Colville Loop: Introduce yourself to the area on the Colville Loop, a 35-mile loop around the city of Colville. Think “beltway” without any traffic. The quickest way to the loop is to take Oakshott 1 mile west out of Colville; however, you can access the loop on any road leaving town. The full loop is easily navigated by the following roads: Valley Westside, Spanish Prairie, Williams Lake, Douglas Falls, Knapp, Highway 20, Artman-Gibson, Arden Hill, and Skidmore. The roads are valley grade with rollers and some climbs. Pastoral views of ranches, meadows, and mountains dominate the entire loop. At no point on the loop are you more than 6 miles from downtown Colville, but from the scenery you would never know it. If the weather turns bad, cut your ride short and take a road back into town for a comfortable shorter loop. If you want more, extend the ride by taking Kitt-Narcisse east, or challenge yourself on “the burn,” the Gold Creek Loop just west of town. Explore the roads in “the basin” on the east flank of the Huckleberry Range southwest of town. Ride 15 miles or 50 miles; the ride possibilities are endless.

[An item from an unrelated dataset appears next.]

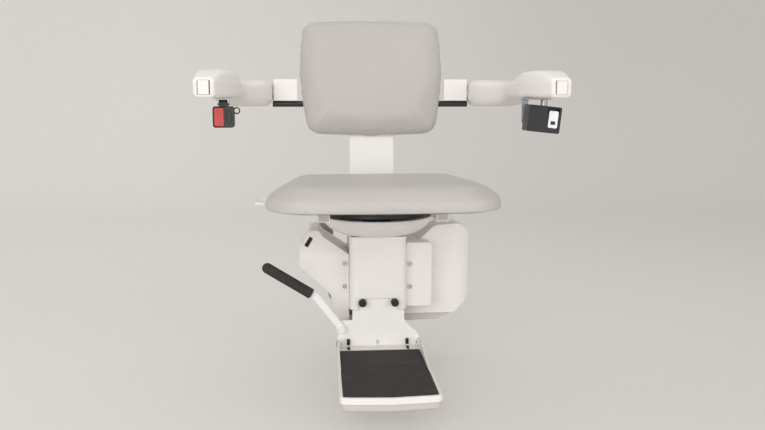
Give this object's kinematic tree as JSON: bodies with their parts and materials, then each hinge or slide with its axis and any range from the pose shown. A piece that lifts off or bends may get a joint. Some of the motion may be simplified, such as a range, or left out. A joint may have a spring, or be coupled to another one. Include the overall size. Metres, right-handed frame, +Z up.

Gifford-Inchelium Ferry Loop: Start this 60-mile loop from Kettle Falls by heading south on Highway 25 overlooking the Columbia River on your right. Take the free ferry across Lake Roosevelt that leaves every half hour. Head north along the lake to the Kettle Falls bridge, soaking up the beauty along the way. Take advantage of National Park Service facilities along the entire loop. Increase the challenge and extend the loop to 75 miles by starting this ride in Colville and climbing over the Orin-Rice summit and then dropping down to the river.

Flat Creek Loop: Adventure cycling companies bring “guests” in from all over the world to ride this route. From Kettle Falls, head west on Highway 395 across the bridge and then north along the river. Take the first right turn onto sparsely traveled Northport-Flat Creek Road and solitarily ride through world-class scenery. When you hit Highway 25, head to Northport and then back to Kettle Falls along the east side of the river to complete the 68-mile river loop. This loop is incorporated into the Blazing Saddles 100-mile ride starting in Colville.

Onion Creek Loop: Starting from Colville, the metric century of the Blazing Saddles Bike ride heads around Colville Mountain, past Douglas Falls, and climbs up “six pack hill” to Onion Creek before heading down to the Columbia River and then back to Kettle Falls and Colville.

Huckleberry Climb Challenges: The Huckleberry Mountains lie between the Columbia River and the Colville River Valley. They offer four challenging “over the top” summit climbs: Orin-Rice, Addy-Gifford, Addy-Cedonia, and Hunters-Springdale. Want an epic challenge? Try all four climbs on the same day. Ride from Springdale to Hunters for the first climb, then Cedonia-Addy for the second. Head back over on Addy-Gifford for the third. Finally, head north to Rice and back east over Orin-Rice for the fourth climb. Coast down and get picked up in Colville (88 miles) or limp back to Springdale, having ridden 116 miles and climbed 7,700 feet. For those less motivated, any of these challenging climbs can be woven into multiple loop rides.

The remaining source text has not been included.